> What you will do: Repeat the full listing, word for word.

··· Recorded data

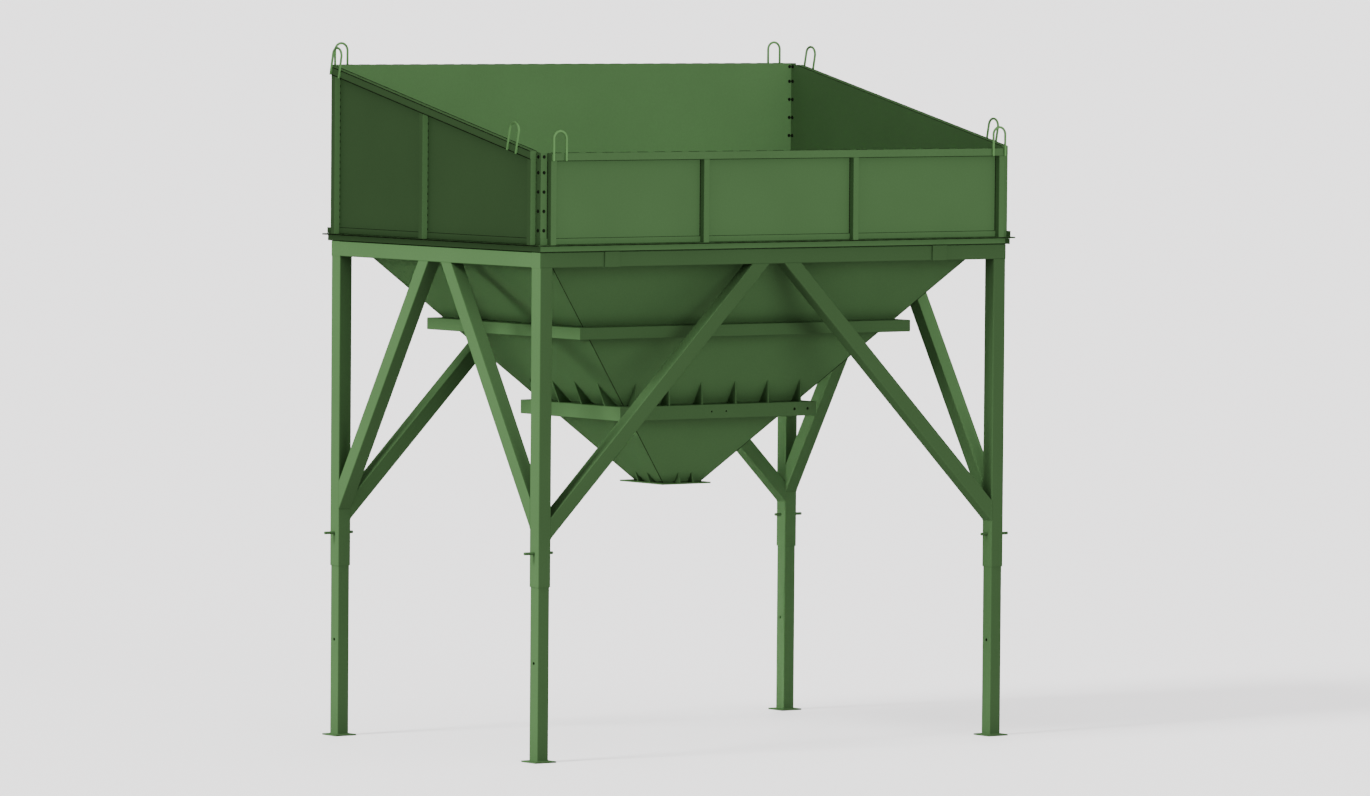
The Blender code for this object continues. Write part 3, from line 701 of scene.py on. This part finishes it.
class HOPPER_OT_bin(Operator):
    """Bin walls: sheet, foot angle, posts and top rail, with their seams"""
    bl_idname = "hopper.bin"
    bl_label = "Bin"

    def execute(self, context):
        s = sizes()
        half_x, half_y = halves()
        for side in SIDES:
            half, reach = (half_y, half_x) if is_long(side) else (half_x, half_y)
            clear = 0.001
            last = reach - s.corner_leg - s.post / 2 - clear
            inner = (-s.inner_posts, s.inner_posts) if is_long(side) else (s.side_post,)
            posts = (-last, *inner, last)
            self.add_wall(side, half, reach, posts)
            self.add_seams(side, half, reach, posts)
        return {"FINISHED"}

    def add_wall(self, side, half, reach, posts):
        """The wall of one side, from its distance to the middle, its half length and its posts' places."""
        s = sizes()
        low = s.flange_joint + s.gap / 2
        out, along = wall_directions(side)
        slope = wall_slope(side)
        sunk = 0.001

        def at(away, place, z):
            return out * (half + away) + along * place + UP * z

        # Sheet, mitred at the corners.
        end = reach - s.sheet - s.gap
        bm = bmesh.new()
        add_prism(bm, [at(-s.sheet, -end, low), at(-s.sheet, end, low),
                       at(-s.sheet, end, wall_top(side, end) - sunk),
                       at(-s.sheet, -end, wall_top(side, -end) - sunk)], out * s.sheet)
        # Foot angle: a flange outwards and a leg upwards.
        tip = reach + s.angle_leg - s.gap
        add_prism(bm, [at(-s.sheet, -end, low), at(-s.sheet, end, low), at(s.angle_leg, tip, low),
                       at(s.angle_leg, -tip, low)], UP * s.angle_thickness)
        outer = reach + s.angle_thickness
        add_prism(bm, [at(0, -reach, low), at(0, reach, low), at(s.angle_thickness, outer, low),
                       at(s.angle_thickness, -outer, low)], UP * s.angle_leg)
        # Top rail and posts.
        rail_end = along * (reach - s.corner_leg)
        add_bar(bm, at(s.rail / 2, 0, wall_top(side, 0) - rail_depth(side) / 2),
                along * math.cos(slope) + UP * math.sin(slope), out, s.rail, s.rail_corner,
                (-rail_end, along), (rail_end, along))
        for place in posts:
            head = at(s.post / 2 - sunk, place, wall_top(side, place) - rail_depth(side))
            add_bar(bm, head, UP, along, s.post, s.rail_corner, (UP * (low + s.angle_thickness), UP),
                    (head, UP * math.cos(slope) - along * math.sin(slope)))
        finish_piece("Bin wall " + side, bm, "Bin green", ["wall_" + side])

    def add_seams(self, side, half, reach, posts):
        """Dark weld beads, stitches and sealant of the same wall, and dark painted shade lines along the side
        walls' rails.
        """
        s = sizes()
        low = s.flange_joint + s.gap / 2
        out, along = wall_directions(side)
        proud, long_ripple = 0.0005, 0.05
        bays = [(a + s.post / 2, b - s.post / 2) for a, b in zip(posts, posts[1:])]

        def at(away, place, z):
            return out * (half + away) + along * place + UP * z

        def under_rail(place):
            return at(proud, place, wall_top(side, place) - rail_depth(side))

        bm = bmesh.new()
        for bay in bays:
            add_bead(bm, under_rail(bay[0]), under_rail(bay[1]), s.weld * 1.3)
        for place in posts:
            for edge in (place - s.post / 2, place + s.post / 2):
                weld = add_bead if is_long(side) else add_stitches
                weld(bm, at(proud, edge, low + s.angle_leg), under_rail(edge), s.weld * 1.1)
        # Along the rail: stitches on the front and rear walls; on the side walls, a seam line where the sheet
        # meets the rail and dark painted shade lines along the rail's outer edges.
        end = reach - s.corner_leg
        start, stop = (at(proud, place, wall_top(side, place)) for place in (-end, end))
        if is_long(side):
            add_stitches(bm, start, stop, s.weld * 0.6, dash=0.09, space=0.14)
        else:
            face = out * s.rail
            for edge in (Vector(), face, face - UP * rail_depth(side)):
                add_bead(bm, start + edge, stop + edge, s.weld * 0.9, long_ripple)
        # Sealant round the joint of the two flanges, and seams along the foot angle.
        tip = reach + s.angle_leg - s.gap
        add_bead(bm, at(s.angle_leg, -tip, s.flange_joint), at(s.angle_leg, tip, s.flange_joint),
                 s.weld * 1.2, long_ripple)
        for bay in bays:
            for away, level in ((0.001, low + s.angle_leg), (s.angle_thickness, low + s.angle_thickness)):
                add_bead(bm, at(away, bay[0], level), at(away, bay[1], level), s.weld * 0.8)
        finish_piece("Seams " + side, bm, "Seam green")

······

> Task result:
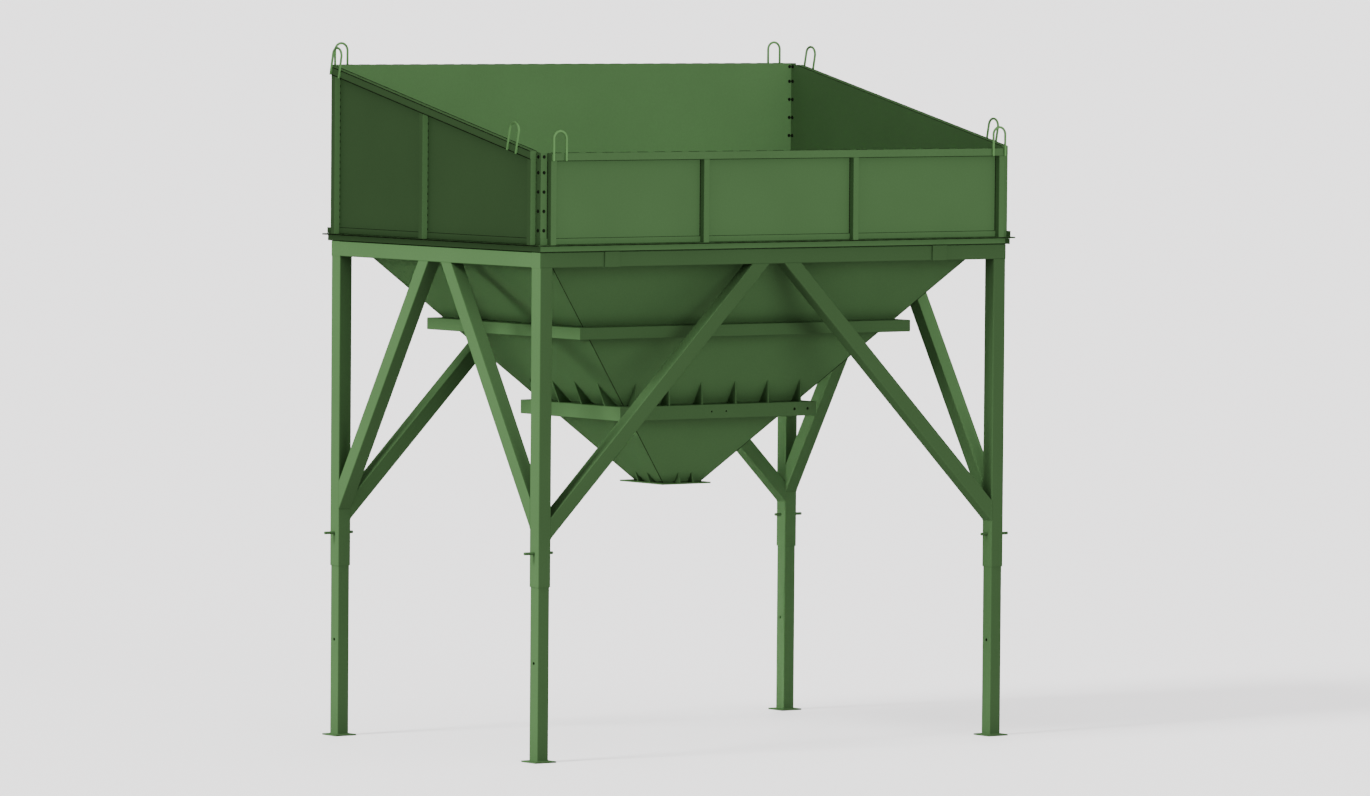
The Blender code for this object continues. Write part 3, from line 701 of scene.py on. This part finishes it.
class HOPPER_OT_bin(Operator):
    """Bin walls: sheet, foot angle, posts and top rail, with their seams"""
    bl_idname = "hopper.bin"
    bl_label = "Bin"

    def execute(self, context):
        s = sizes()
        half_x, half_y = halves()
        for side in SIDES:
            half, reach = (half_y, half_x) if is_long(side) else (half_x, half_y)
            clear = 0.001
            last = reach - s.corner_leg - s.post / 2 - clear
            inner = (-s.inner_posts, s.inner_posts) if is_long(side) else (s.side_post,)
            posts = (-last, *inner, last)
            self.add_wall(side, half, reach, posts)
            self.add_seams(side, half, reach, posts)
        return {"FINISHED"}

    def add_wall(self, side, half, reach, posts):
        """The wall of one side, from its distance to the middle, its half length and its posts' places."""
        s = sizes()
        low = s.flange_joint + s.gap / 2
        out, along = wall_directions(side)
        slope = wall_slope(side)
        sunk = 0.001

        def at(away, place, z):
            return out * (half + away) + along * place + UP * z

        # Sheet, mitred at the corners.
        end = reach - s.sheet - s.gap
        bm = bmesh.new()
        add_prism(bm, [at(-s.sheet, -end, low), at(-s.sheet, end, low),
                       at(-s.sheet, end, wall_top(side, end) - sunk),
                       at(-s.sheet, -end, wall_top(side, -end) - sunk)], out * s.sheet)
        # Foot angle: a flange outwards and a leg upwards.
        tip = reach + s.angle_leg - s.gap
        add_prism(bm, [at(-s.sheet, -end, low), at(-s.sheet, end, low), at(s.angle_leg, tip, low),
                       at(s.angle_leg, -tip, low)], UP * s.angle_thickness)
        outer = reach + s.angle_thickness
        add_prism(bm, [at(0, -reach, low), at(0, reach, low), at(s.angle_thickness, outer, low),
                       at(s.angle_thickness, -outer, low)], UP * s.angle_leg)
        # Top rail and posts.
        rail_end = along * (reach - s.corner_leg)
        add_bar(bm, at(s.rail / 2, 0, wall_top(side, 0) - rail_depth(side) / 2),
                along * math.cos(slope) + UP * math.sin(slope), out, s.rail, s.rail_corner,
                (-rail_end, along), (rail_end, along))
        for place in posts:
            head = at(s.post / 2 - sunk, place, wall_top(side, place) - rail_depth(side))
            add_bar(bm, head, UP, along, s.post, s.rail_corner, (UP * (low + s.angle_thickness), UP),
                    (head, UP * math.cos(slope) - along * math.sin(slope)))
        finish_piece("Bin wall " + side, bm, "Bin green", ["wall_" + side])

    def add_seams(self, side, half, reach, posts):
        """Dark weld beads, stitches and sealant of the same wall, and dark painted shade lines along the side
        walls' rails.
        """
        s = sizes()
        low = s.flange_joint + s.gap / 2
        out, along = wall_directions(side)
        proud, long_ripple = 0.0005, 0.05
        bays = [(a + s.post / 2, b - s.post / 2) for a, b in zip(posts, posts[1:])]

        def at(away, place, z):
            return out * (half + away) + along * place + UP * z

        def under_rail(place):
            return at(proud, place, wall_top(side, place) - rail_depth(side))

        bm = bmesh.new()
        for bay in bays:
            add_bead(bm, under_rail(bay[0]), under_rail(bay[1]), s.weld * 1.3)
        for place in posts:
            for edge in (place - s.post / 2, place + s.post / 2):
                weld = add_bead if is_long(side) else add_stitches
                weld(bm, at(proud, edge, low + s.angle_leg), under_rail(edge), s.weld * 1.1)
        # Along the rail: stitches on the front and rear walls; on the side walls, a seam line where the sheet
        # meets the rail and dark painted shade lines along the rail's outer edges.
        end = reach - s.corner_leg
        start, stop = (at(proud, place, wall_top(side, place)) for place in (-end, end))
        if is_long(side):
            add_stitches(bm, start, stop, s.weld * 0.6, dash=0.09, space=0.14)
        else:
            face = out * s.rail
            for edge in (Vector(), face, face - UP * rail_depth(side)):
                add_bead(bm, start + edge, stop + edge, s.weld * 0.9, long_ripple)
        # Sealant round the joint of the two flanges, and seams along the foot angle.
        tip = reach + s.angle_leg - s.gap
        add_bead(bm, at(s.angle_leg, -tip, s.flange_joint), at(s.angle_leg, tip, s.flange_joint),
                 s.weld * 1.2, long_ripple)
        for bay in bays:
            for away, level in ((0.001, low + s.angle_leg), (s.angle_thickness, low + s.angle_thickness)):
                add_bead(bm, at(away, bay[0], level), at(away, bay[1], level), s.weld * 0.8)
        finish_piece("Seams " + side, bm, "Seam green")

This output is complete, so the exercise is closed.